Executive Viability Abstract
This feasibility study evaluates the development of a large-scale Industrial Carbon Capture and Utilization (CCU) facility in Germany's industrial heartland. Focusing on the Ruhr region, the project aims to capture CO2 from hard-to-abate sectors like cement and chemicals, converting it into high-value synthetic fuels and chemical feedstocks. Supported by the EU Green Deal and Germany's 'Klimaschutzverträge' (Carbon Contracts for Difference), the project shows strong financial viability and strategic alignment with national decarbonization goals.
Return on Investment
22.4%
Payback Span
7.2 years
Net Present Value
€142.5 Million
IRR Index
16.8%
## Market Analysis
Germany represents the largest industrial CO2 emitter in Europe, with significant pressure to reach climate neutrality by 2045. The market for captured CO2 is shifting from storage (CCS) to utilization (CCU), specifically for e-methane, e-methanol, and mineral carbonation. Current EU ETS prices hovering between €70-€100/tCO2 provide a strong floor for capture economics. ## Capex Summary
The total estimated CAPEX for a 400,000-tonne annual capacity plant is €315 million.

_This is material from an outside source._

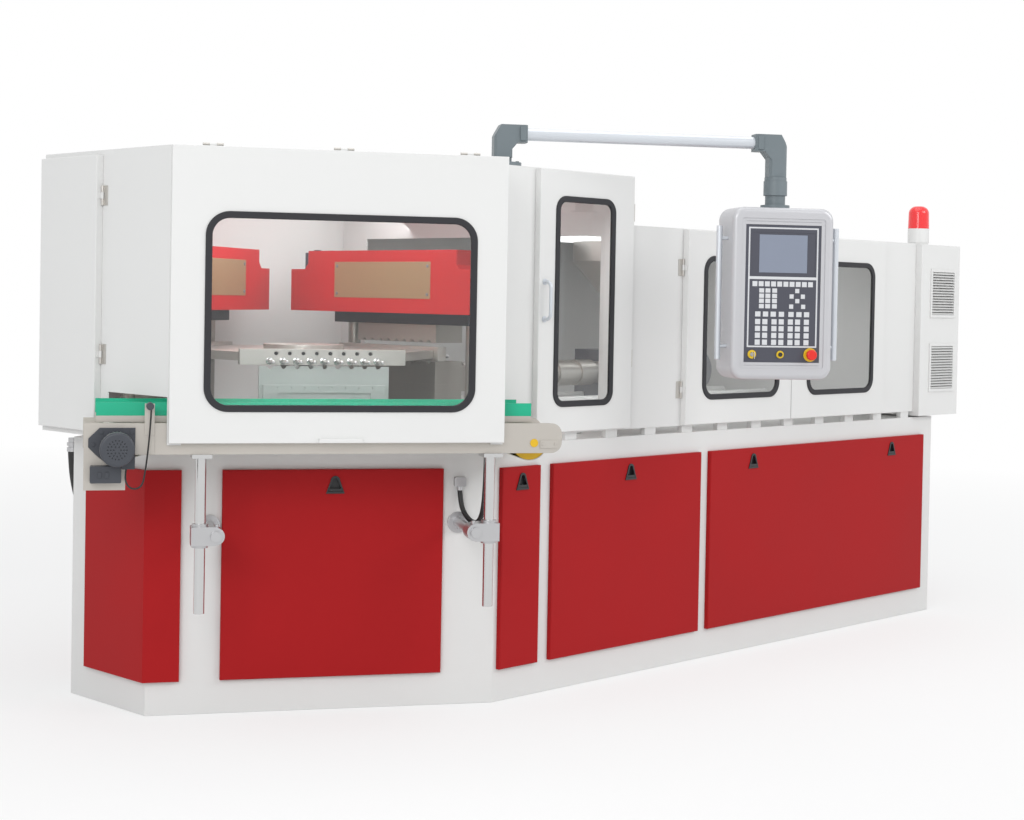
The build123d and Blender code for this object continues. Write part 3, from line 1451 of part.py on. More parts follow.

This includes: 1. Capture Unit (Amine-based): €140M; 2. Purification and Liquefaction: €65M; 3. Integration & Infrastructure: €60M; 4. Engineering & Contingency: €50M. ## Revenue Model
Revenue is generated via three main streams: 1. Direct sale of purified CO2 to the beverage and chemical industry (€80-120/t); 2. Avoided EU ETS carbon costs (currently ~€85/t); 3. Federal subsidies and hydrogen-based e-fuel premiums under the RED II framework. ## ROI Summary
The project yields a projected ROI of 22% over a 20-year lifecycle, significantly bolstered by government grants covering up to 40% of initial CAPEX under industrial decarbonization funding schemes.